What we’ve called a demographic dividend may really be an education dividend.

Crespo Cuaresma and his co-authors would re-write this scenario to involve education, too. Let’s say the wife in the one-child family is an investment banker—more educated women both command higher wages and choose lower fertility—and the wife in the three-child family is a daycare worker. Now think about what their jobs mean for investment in their husbands’ businesses: the families’ varying expenditures on food and shoes are small compared to the differences in the wives’ earnings. It isn’t that expenditure doesn’t matter; it’s just that productivity matters more.

Thus the authors conclude that what we’ve called a demographic dividend is really an education dividend. That is, when education reduces fertility and creates a relatively small young generation, the resulting economic growth is mostly from education itself rather than the favorable age structure. Shifts in the age structure can help and hurt, but relatively little. An educated population has fewer young dependents, and even though they have more elderly dependents, they are productive enough to afford them.

This theory, if it is correct, has major implications for richer countries. First, growth in the proportion of elderly would not create a large drag on economic growth. Second, a drop in U.S. fertility from 1.9 children per woman (its current rate) to Europe’s level of 1.6 children per woman, which would reduce the number of young dependents, would provide only a moderate boost to the economy. Similarly, the fact that Europe’s fertility is unlikely to fall further does not portend economic difficulties—and neither would a rebound in European fertility.

The role played by favorable age structures in helping foster education and launch growth remains untested.

But Cuaresma, Lutz, and Sanderson based their investigation on a test for the importance of a demographic dividend in a sample of 105 heterogeneous countries, whereas the theory was developed to explain how the departure from high fertility (6–8 children per woman) could provide a one-time boost to economic development. Improvements in infant and child mortality (e.g., childhood deaths dropping from 200 to 100 per 1000 births) created a relatively large young-age population, and the resulting “demographic overhead” presented an obstacle to further economic development. Fertility decline had the opposite effect, creating a relatively small young-age population and with it fewer maintenance requirements and more opportunity to invest in human or physical capital: the demographic dividend. These changes take place in the initial transition from high to low fertility; we would not have expected the relatively small changes in fertility that characterize today’s wealthy countries to have effects of large magnitude.

Extending the concept of a demographic dividend to favorable age structures more generally does not answer the question of whether the demographic dividend helps countries escape the poverty trap. Even the authors’ finding that past education levels and current improvements in education both promote growth avoids the question of what helped produce the past education levels. Nobody would argue against the importance of investing in education for economic growth, but the role played by favorable age structures in helping foster education and launch growth remains untested.
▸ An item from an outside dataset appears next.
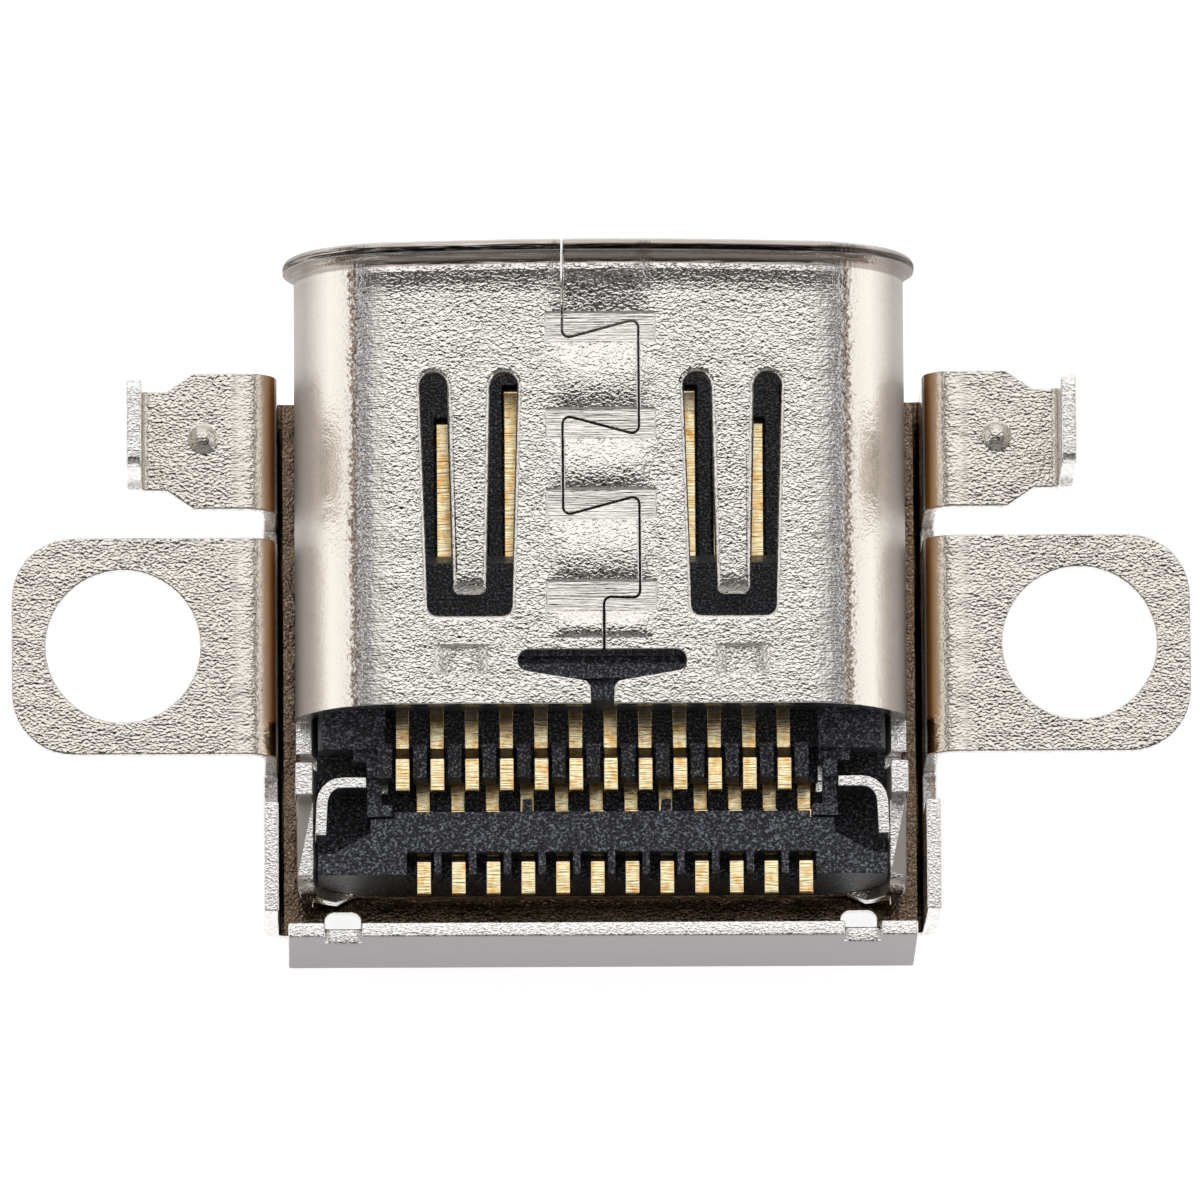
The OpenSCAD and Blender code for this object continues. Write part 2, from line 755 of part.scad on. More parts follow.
// Side view of a base-side tail behind its run
function base_tail_profile(rise, crest) =
    let (t = contact_t, lo = tongue_under)
    [[rise + eps, lo], [rise + eps, lo + t], [rise + 0.06, lo + t], [crest + 0.06, high_top],
     [base_foot_rise, high_top], [base_foot, 0], [base_foot_end, 0], [base_foot_end, -t],
     [base_foot - 0.07, -t], [base_foot_rise - 0.07, high_under], [crest - 0.04, high_under],
     [rise - 0.04, lo]];

module base_tail(i) {
    translate([base_tail_x(i), 0, 0]) along_x(tail_w) polygon(is_covered(i)
        ? base_tail_profile(covered_rise, covered_crest)
        : base_tail_profile(base_rise, base_crest));
}

module base_contact(i) {
    color("gold") difference() {
        union() {
            base_run(i);
            base_tail(i);
        }
        blade_bevel(i, tongue_under, -1);
    }
}

// Small bevel that leads the plug's springs on to a blade
module blade_bevel(i, face_z, side) {
    x = contact_x(i);
    translate([x, blade_tip(i), face_z]) along_x(1)
        polygon([[-0.08, side * eps / 8], [0.1, side * eps / 8], [0.1, -side * 0.08],
                 [0, -side * 0.08]]);
}

// ---- Insulators ----

module tongue_body() {
    color([0.12, 0.12, 0.13]) difference() {
        union() {
            tongue_blade();
            tongue_root();
            insulator_plug();
        }
        for (i = [1:12]) {
            board_run(i);
            base_run(i);
            contact_grooves(i);
        }
        mid_plate_slot();
        both_sides() bridge_pocket();
        roof_grooves();
    }
}

// Tongue with bevelled edges at its tip
module tongue_blade() {
    h = tongue_t / 2;
    along_x(tongue_w) translate([0, axis_z]) polygon([
        [body_front - eps, -h], [tongue_tip - tongue_bevel, -h], [tongue_tip, -h + tongue_bevel],
        [tongue_tip, h - tongue_bevel], [tongue_tip - tongue_bevel, h], [body_front - eps, h]]);
}

module tongue_root() {
    along_x(tongue_w + 0.5) translate([0, axis_z]) polygon([
        [body_front - eps, -root_half], [root_front - 0.18, -root_half], [root_front, -tongue_t / 2],
        [root_front, tongue_t / 2], [root_front - 0.18, root_half], [body_front - eps, root_half]]);
}

// Block that fills the shell behind the windows
module insulator_plug() {
    along_y(body_rear, body_front) translate([0, axis_z]) stadium(r_in - fit_gap);
}

// Open grooves in which the blades lie, a little wider than the blades
module contact_grooves(i) {
    x = contact_x(i);
    half = blade_w(i) / 2 + groove_side;
    tip = blade_tip(i) + groove_side;
    span([x - half, root_front - eps, tongue_top - contact_t], [x + half, tip, tongue_top + 0.1]);
    span([x - half, root_front - eps, tongue_under - 0.1], [x + half, tip, tongue_under + contact_t]);
}

module bridge_pocket() {
    span([bridge_x - bridge_w / 2 - 0.06, bridge_y - bridge_len / 2 - 0.04,
          roof_z - bridge_t - bridge_sag - 0.04],
         [bridge_x + bridge_w / 2 + 0.06, bridge_y + bridge_len / 2 + 0.04, roof_z]);
}

// Two shallow grooves across the block's top, seen through the roof's rear slot
module roof_grooves() {
    top = axis_z + r_in;
    for (y = [slot_front - 0.1, slot_taper + 0.02])
        span([-slot_half, y - 0.05, top - 0.12], [slot_half, y + 0.05, top]);
}

// ---- Mid plate ----

plate_half = tongue_w / 2 - 0.06;
latch_y = tongue_tip - latch_setback;
spring_root = min(plate_half, spring_in) - 0.2;
plate_front = tongue_tip - 0.22;
plate_rear = wafer_rear + 0.02;

module plate_outline() {
    difference() {
        translate([-plate_half, plate_rear]) square([2 * plate_half, plate_front - plate_rear]);
        for (s = [-1, 1]) translate([s * plate_half, latch_y]) square([0.3, 0.5], center = true);
    }
}

module mid_plate_slot() {
    between_z(plate_under, plate_top) plate_outline();
}

// Ground spring: stands on edge, turns back and bears on the shell's flank
module ground_spring() {
    path = rounded([[spring_in, spring_y], [spring_out - 0.04, spring_y],
                    [spring_out, spring_tip]], spring_bend);
    between_z(plate_under, spring_top) polygon(strip(path, spring_t));
    span([spring_root, spring_y - spring_t / 2, plate_under],
         [spring_in + 0.05, plate_rear + eps, plate_top]);
}

module mid_plate() {
    color("darkgray") {
        between_z(plate_under, plate_top) plate_outline();
        both_sides() ground_spring();
    }
}

// ---- Rear wafers ----

// Board-side wafer: a deck for the tails, ribs between them and a block at each side
module board_side_wafer() {
    color([0.14, 0.14, 0.15]) intersection() {
        difference() {
            union() {
                span([-block_in - 0.05, rib_front, plate_top], [block_in + 0.05, body_rear, deck_z]);
                span([-block_in, wafer_rear, plate_top], [block_in, rib_front + eps, channel_z]);
                for (i = [0:12]) rib(board_tail_x(i) + pitch / 2);
                both_sides() side_block();
            }
            for (i = [1:12]) board_run(i);
        }
        along_y(wafer_rear - 1, body_rear) translate([0, axis_z]) stadium(r_in - fit_gap);
    }
}

module rib(x) {
    span([x - rib_w / 2, wafer_rear, plate_top], [x + rib_w / 2, rib_front, rib_top]);
}

module side_block() {
    span([block_in, block_rear, plate_top], [block_out, body_rear, block_top]);
    span([block_in, step_rear, plate_top], [step_out, block_rear + eps, block_top - 0.1]);
    span([post_in, spring_y + spring_t / 2, plate_top], [post_out, step_rear + eps, block_top]);
    span([post_in, post_rear, plate_top], [post_out, step_rear + eps, block_top - 0.1]);
    span([foot_in, foot_rear, base_deck + eps], [post_out, post_rear + eps, bar_top]);
}

// Base-side wafer: a slab under the tails and a toothed bar behind them
module base_side_wafer() {
    color([0.13, 0.13, 0.14]) intersection() {
        difference() {
            union() {
                slab();
                bar();
                for (i = covered) riser_cap(base_tail_x(i));
            }
            for (i = [1:12]) {
                base_run(i);
                base_tail(i);
                tail_slot(slot_x(i));
            }
        }
        along_y(bar_rear - 1, body_rear) translate([0, axis_z]) {
            stadium(r_in - fit_gap);
            translate([-bar_out, 0]) square([2 * bar_out, reach]);
        }
    }
}

module slab() {
    span([-bar_out, bar_rear, axis_z - r_in], [bar_out, body_rear, base_deck]);
}

// Bar with sloping shoulders at its front corners
module bar() {
    between_z(base_deck - eps, bar_top) polygon([
        [-bar_notch_in, bar_front], [bar_notch_in, bar_front], [bar_notch_in, bar_notch_rear],
        [bar_shoulder, bar_notch_rear], [bar_shoulder, bar_front - 0.3],
        [bar_slope_out, bar_wing], [bar_out, bar_wing], [bar_out, bar_rear], [-bar_out, bar_rear],
        [-bar_out, bar_wing], [-bar_slope_out, bar_wing], [-bar_shoulder, bar_front - 0.3],
        [-bar_shoulder, bar_notch_rear], [-bar_notch_in, bar_notch_rear]]);
}

// Slot that lets a tail rise out of the bar's rear edge
module tail_slot(x) {
    half = (pitch - tooth_w) / 2;
    span([x - half, bar_rear - 1, slot_floor], [x + half, tooth_front, bar_top + 1]);
}

module riser_cap(x) {
    span([x - cap_w / 2, bar_front - eps, base_deck - eps],
         [x + cap_w / 2, bar_front + cap_len, cap_top]);
}

shell();
bracket();
tongue_body();
board_side_wafer();
base_side_wafer();
mid_plate();
for (i = [1:12]) {
    board_contact(i);
    base_contact(i);
}
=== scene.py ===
import math

import bmesh
import bpy
from mathutils import Matrix, Vector
from mathutils.bvhtree import BVHTree


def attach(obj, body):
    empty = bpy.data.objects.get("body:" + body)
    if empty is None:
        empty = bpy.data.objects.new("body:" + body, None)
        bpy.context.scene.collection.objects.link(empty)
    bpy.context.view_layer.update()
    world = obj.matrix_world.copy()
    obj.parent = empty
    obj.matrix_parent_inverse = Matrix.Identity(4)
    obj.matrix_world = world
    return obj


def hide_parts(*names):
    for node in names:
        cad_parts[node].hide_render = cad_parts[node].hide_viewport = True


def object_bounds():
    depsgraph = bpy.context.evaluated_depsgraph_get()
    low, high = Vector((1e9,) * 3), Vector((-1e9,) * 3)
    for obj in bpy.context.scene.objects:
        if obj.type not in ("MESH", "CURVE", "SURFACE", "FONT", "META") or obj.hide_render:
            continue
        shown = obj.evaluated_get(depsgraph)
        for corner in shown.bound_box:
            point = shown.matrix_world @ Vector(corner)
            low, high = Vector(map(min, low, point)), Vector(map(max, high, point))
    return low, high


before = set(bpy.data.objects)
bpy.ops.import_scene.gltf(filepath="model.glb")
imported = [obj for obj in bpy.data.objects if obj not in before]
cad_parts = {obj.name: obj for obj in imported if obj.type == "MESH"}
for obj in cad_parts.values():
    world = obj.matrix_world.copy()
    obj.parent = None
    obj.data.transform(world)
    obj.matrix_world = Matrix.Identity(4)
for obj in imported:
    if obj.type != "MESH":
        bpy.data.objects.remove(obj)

cad_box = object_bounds()
MM = 0.001


# ---- Places, in millimetres, in the frame of the socket ----

CORE = 2.89                         # half length of the shell's flat stretch
MOUTH_Y = 5.8
RIM_Y = 5.46                        # where the lip's fillet starts
BOW_R = 95.0                        # the rim's front edge is slightly bowed
SHEET = {"shell": 0.25, "bracket": 0.22}
COIN = (1.56, 0.42)                 # a coined pad over the seam, across and along
COIN_YS = (4.51, 3.1, 1.92, 0.58)   # where those pads are
CONTACTS = range(1, 13)             # of each row, from the left


# ---- Materials ----

def srgb(text):
    """An sRGB hex colour as linear values."""
    values = [int(text[i:i + 2], 16) / 255 for i in (1, 3, 5)]
    return [v / 12.92 if v <= 0.04045 else ((v + 0.055) / 1.055) ** 2.4 for v in values] + [1.0]


def add(tree, kind, inputs=(), stops=(), **settings):
    """Adds one shader node and gives its output. Inputs are values, hex colours or the outputs of other
    nodes. Stops are the places and colours of a ramp, the two ends first."""
    node = tree.nodes.new("ShaderNode" + kind)
    for name, value in settings.items():
        setattr(node, name, value)
    for key, value in (inputs.items() if isinstance(inputs, dict) else enumerate(inputs)):
        if isinstance(value, bpy.types.NodeSocket):
            tree.links.new(value, node.inputs[key])
        else:
            node.inputs[key].default_value = srgb(value) if isinstance(value, str) else value
    for i, (place, colour) in enumerate(stops):
        stop = node.color_ramp.elements[i] if i < 2 else node.color_ramp.elements.new(place)
        stop.position = place
        stop.color = srgb(colour) if isinstance(colour, str) else [colour] * 3 + [1.0]
    return next((output for output in node.outputs if output.enabled), None)


def new_material(name, metallic, roughness):
    """A material, its tree, its shader, and where a point of the piece is, in millimetres."""
    made = bpy.data.materials.new(name)
    made.use_nodes = True
    tree = made.node_tree
    tree.nodes.clear()
    shader = add(tree, "BsdfPrincipled", {"Metallic": metallic, "Roughness": roughness})
    add(tree, "OutputMaterial", {"Surface": shader})
    place = add(tree, "TexCoord").node.outputs["Object"]
    point = add(tree, "VectorMath", [place, (1000, 1000, 1000)], operation="MULTIPLY")
    return made, tree, shader.node.inputs, point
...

Moreover, even if we accept the authors’ conclusions for the contemporary world, we would still do well to consider how healthy families can create both favorable age structures and favorable education trends. Put simply, below-replacement fertility is associated with the retreat from marriage, and children from intact families have better educational outcomes. Stable marriage can help keep fertility close to the replacement rate, which makes old-age support easier, while simultaneously making educational progress easier. Even if education contributes far more to economic growth than a favorable age structure does, both means can be pursued together.